Fulgurante réussite que ce court film (70 mns) de 1935. Toutes les oeuvres ultérieures de Mizooguchi sont déjà là et jamais, je pense, le maître n'a fait preuve d'une aussi admirable concision. Le scénario est admirable et remarquablement construit, sans que l'architecture d'ensemble n'apparaisse trop lourde ou démonstrative ; ltout l'art mizoguchien de la mise en scène est déjà là (rareté des pkans rapprochés, admirables plans séquences, épure qui interdit tous les mots ou mouvements inutiles).
La scène finale (avec le cri du coeur de la cadette : "Pourquoi faut-il que ce métier existe ! ") est bouleversante. A voir absolument.
Plus intéressant que divertissant
En effet, ce film court (environ 1 heure) ne vous impressionnera par son côté spectaculaire, mais il pourrait vous époustoufler par la maîtrise technique de Mizoguchi. Excellente et sobre mise en scène, bons acteurs, sujet intéressant... Bonne introduction au cinéma de Mizoguchi, la poésie et la grâce arriveront sur les prochains films du maître.
tournicoton tournicota
Faut avouer que l'intrigue (à base de coups fourrés de toute sorte et autre maniplations, niark niark) se laisse bien suivre. Après, il est très probable que la mise en scène, très statique, ait pris un bon coup de vieux.

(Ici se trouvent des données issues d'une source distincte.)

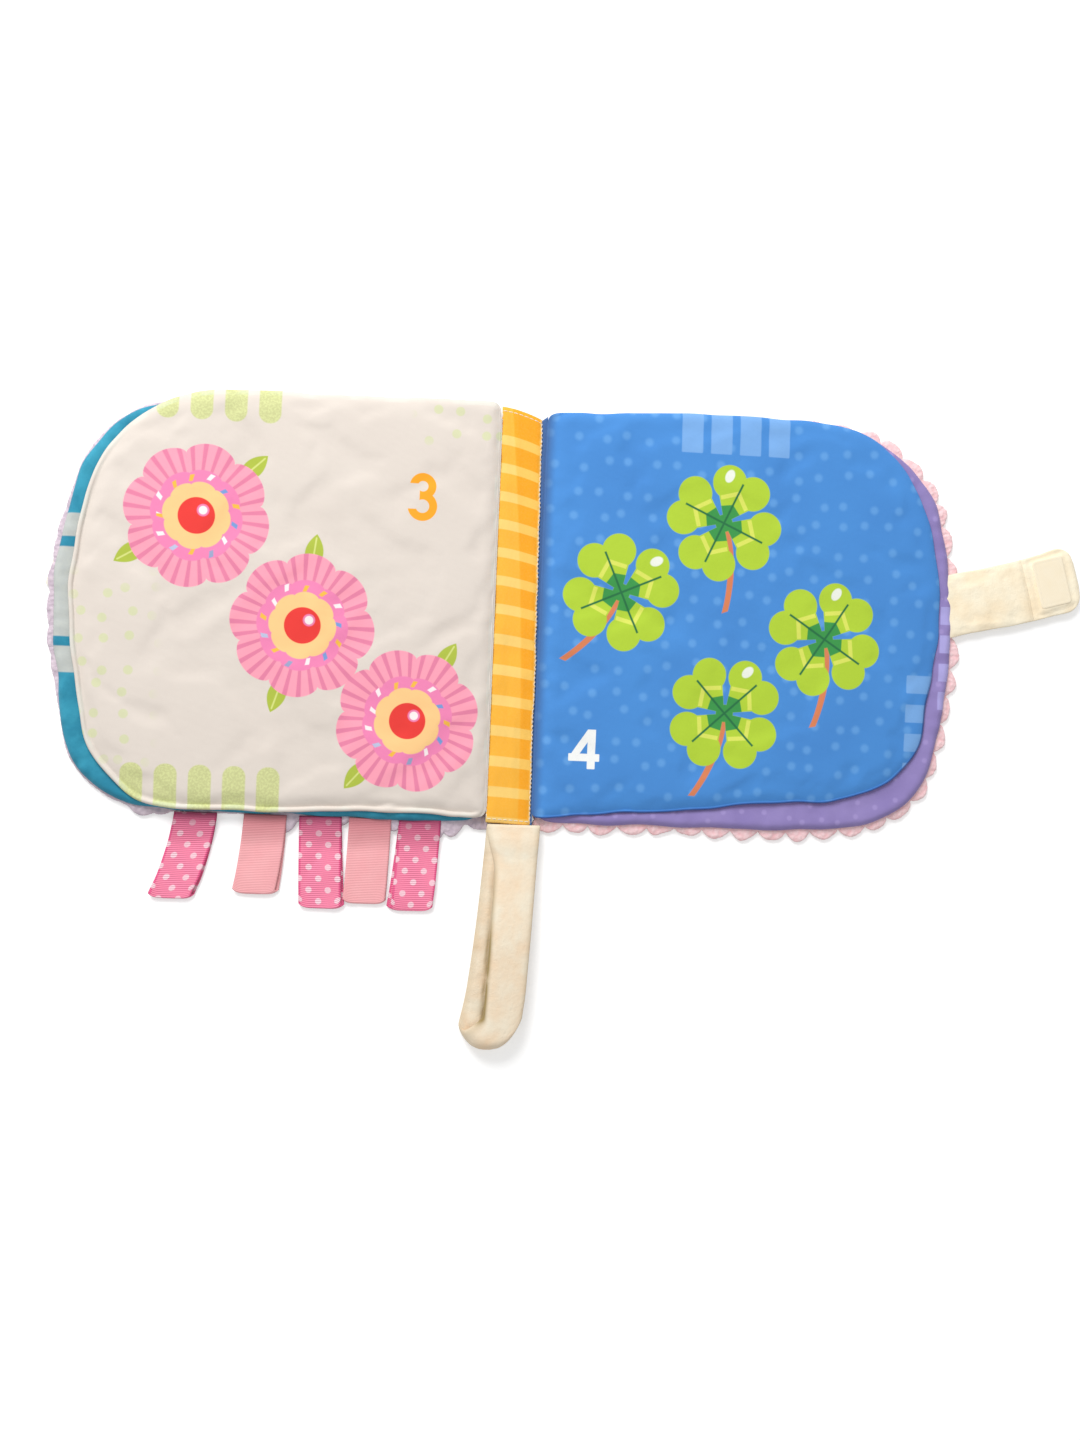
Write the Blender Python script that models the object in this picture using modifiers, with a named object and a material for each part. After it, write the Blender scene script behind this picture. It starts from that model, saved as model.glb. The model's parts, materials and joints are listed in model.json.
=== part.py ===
# Crinkle cloth book: a padded fabric baby book, lying open on its back.
# The origin is the centre of the spine's flat underside. +X points to the right page,
# +Y to the top of the pages and +Z up. All lengths are in metres.
#
# Two padded covers are sewn to a padded spine, and each carries a crackling page.
# A closure strap on the back cover wraps round the closed book, a plush carry loop
# hangs from the foot of the spine, and five ribbon loops from the foot of the front cover.

import math

import bmesh
import bpy
import numpy as np

BOOK = "crinkle_cloth_book"
CUTTERS = "cutters"

# Fit between touching fabrics
CLEAR = 0.0003

# Fabric stack of the covers and the spine
PLUSH_THICK = 0.0015
PLUSH_ROUND = 0.0004
COVER_THICK = 0.0050
LINING_THICK = 0.0005
FILM_THICK = 0.0002

# Cover outline, measured to the seam of its lining
COVER_TOP = 0.0950
COVER_FOOT = 0.0983
COVER_FORE_EDGE = 0.2040
COVER_BOW = 0.0135
COVER_TOP_CORNER = 0.0360
COVER_FOOT_CORNER = 0.0300
COVER_ROOT_CORNER = 0.0050
COVER_DRAW = 0.0140
WADDING_MARGIN = 0.0045
SCALLOP_PITCH = 0.0137
SCALLOP_DEPTH = 0.0043

# Page outline and stack
PAGE_SEAM = 0.0008
PAGE_FOLD_SEAM = 0.00025
PAGE_PAST_TOP = 0.0035
PAGE_SHORT_OF_FOOT = 0.0008
PAGE_FORE_EDGE = 0.1930
PAGE_BOW = 0.0170
PAGE_TOP_CORNER = 0.0500
LEFT_FOOT_CORNER = 0.0340
RIGHT_FOOT_CORNER = 0.0460
PAGE_ROOT_CORNER = 0.0030
PAGE_DRAW = 0.0120
PAGE_THICK = 0.0030
PAGE_PANEL_THICK = 0.0005
RIGHT_PAGE_LEAN = math.radians(3.2)
FILM_MARGIN = 0.0030

# Spine
SPINE_WIDTH = 0.0258
STRIP_WIDTH = 0.0202
STRIP_PAST_TOP = 0.0033
STRIP_PAST_FOOT = 0.0007
STRIP_THICK = 0.0010
SPINE_WADDING_THICK = 0.0014
SPINE_WADDING_MARGIN = 0.0006
SPINE_CORNER = 0.0030

# Closure strap with its touch fastener
STRAP_WIDTH = 0.0305
STRAP_THICK = 0.0025
STRAP_TIP_LENGTH = 0.0265
STRAP_CORNER = 0.0070
STRAP_RISE = math.radians(15.8)
STRAP_HEIGHT = 0.0162
PATCH_LENGTH = 0.0160
PATCH_WIDTH = 0.0240
PATCH_THICK = 0.0008
PATCH_CORNER = 0.0015
PATCH_SET_BACK = 0.0045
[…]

Soeurs pas du tout jumelles
Remis en selle par la satisfaction toute personnelle de toucher d'avantage à ce qu'il cherche à exprimer après son "Osaka Elegy", Mizoguchi continue sur sa lancée en réalisant ce "Sœurs de Gion". Prenant pour point de départ le genre du gendai geki (histoires d'amour impossibles entre prostituées et leur protecteur), le cinéaste demande à son fidèle collaborateur et scénariste YODA de lui imaginer une histoire aux antipodes du genre incluant un personnage féminin, qui se révolterait contre sa condition. En résulte le sensible portrait de ces deux sœurs diamétralement opposées, dont l'une poursuit la parfaite soumission à la gente masculine et l'autre tentera de manipuler les hommes à ses propres profits. Toutes deux seront punies par le sort et à Mizoguchi de dresser le terrible constat qu'à n'importe quelle attitude choisie, les femmes sont conditionnées par leur sort dans un monde opprimé par la cruauté des hommes.
Réactionnaire, acerbe et en avance sur son temps, cette fois le cinéaste ne s'attirera pas les foudres du Comité de la Censure, mais par le président du syndicat d'Otsubu, qui avait laissé à l'équipe entière liberté de tourner dans le quartier de Gion pour en faire la "promotion", et par les prostituées réfutant leur représentation. Le film a été un échec en raison d'une distribution insuffisante de la compagnie de production de la Daichi Eiga, qui déposa le bilan peu de temps après.